Ash wood, glass and Metal
42 x 60 x 3.5 in
Their Story Our Story
Working on the “Phoenix From the Ashes” project over the past year has been an emotional experience for me. As a woodworker, outdoorsman and lover of the natural world, I had assumed that there would always be ash trees in our Wisconsin cities and forests. But now, with the outbreak of the emerald ash borer infestation, all American ash species are threatened. It breaks my heart to realize that this could be one more loss to add to the mountain of lost things that my daughter will miss out on in her lifetime. A mature stand of majestic ash trees living in the wild will become a very rare sight.

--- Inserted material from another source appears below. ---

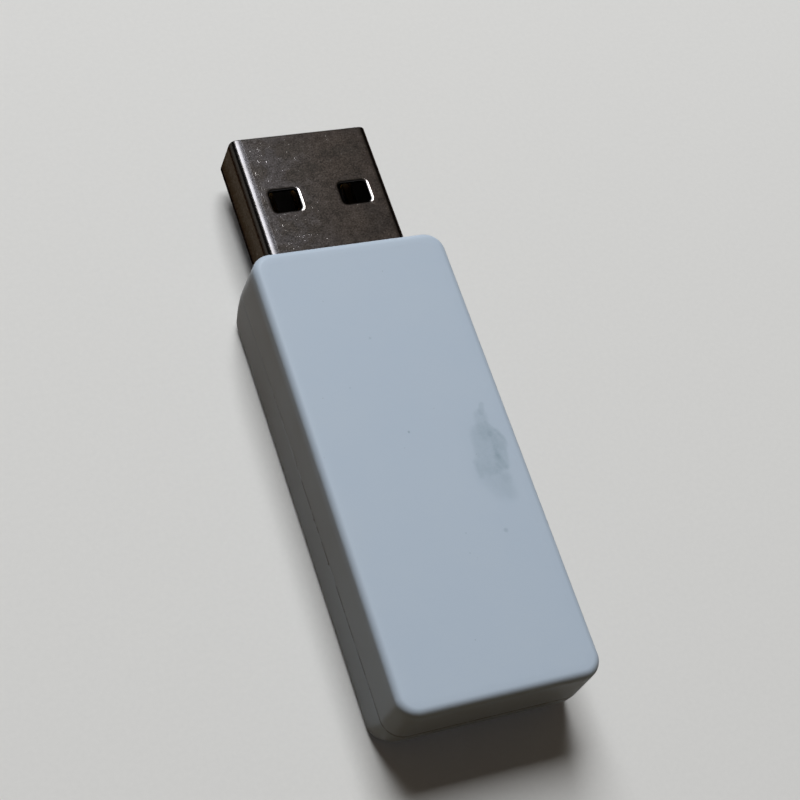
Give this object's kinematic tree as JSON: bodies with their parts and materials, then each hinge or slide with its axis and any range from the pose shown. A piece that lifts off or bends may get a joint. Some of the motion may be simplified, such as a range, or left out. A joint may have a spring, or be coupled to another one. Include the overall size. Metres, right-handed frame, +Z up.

This is a hard feeling to hold — the sense that these trees could go the way of the American chestnut, virtually wiped out by a blight that originated in Asia, as did the ash beetle nearly a century later. These near extinctions in the plant world are akin to the passing of the passenger pigeon, or the vast herds of free-roaming buffalo, and like those losses, they can be traced back to human disruptions, whether deliberate or unintended. Unfortunately, we have lived for many years as an adversary of the natural world.
In early June I visited one of my favorite places in Door County and found that all the ash trees there had died — mature trees and saplings alike. In the city of Madison, we have witnessed the removal of a great many of the trees, and each year more are succumbing to the emerald ash borer.
Through the course of this project, it has occurred to me that there’s no point in demonizing the insect itself. In a way, you could say that we brought it to this.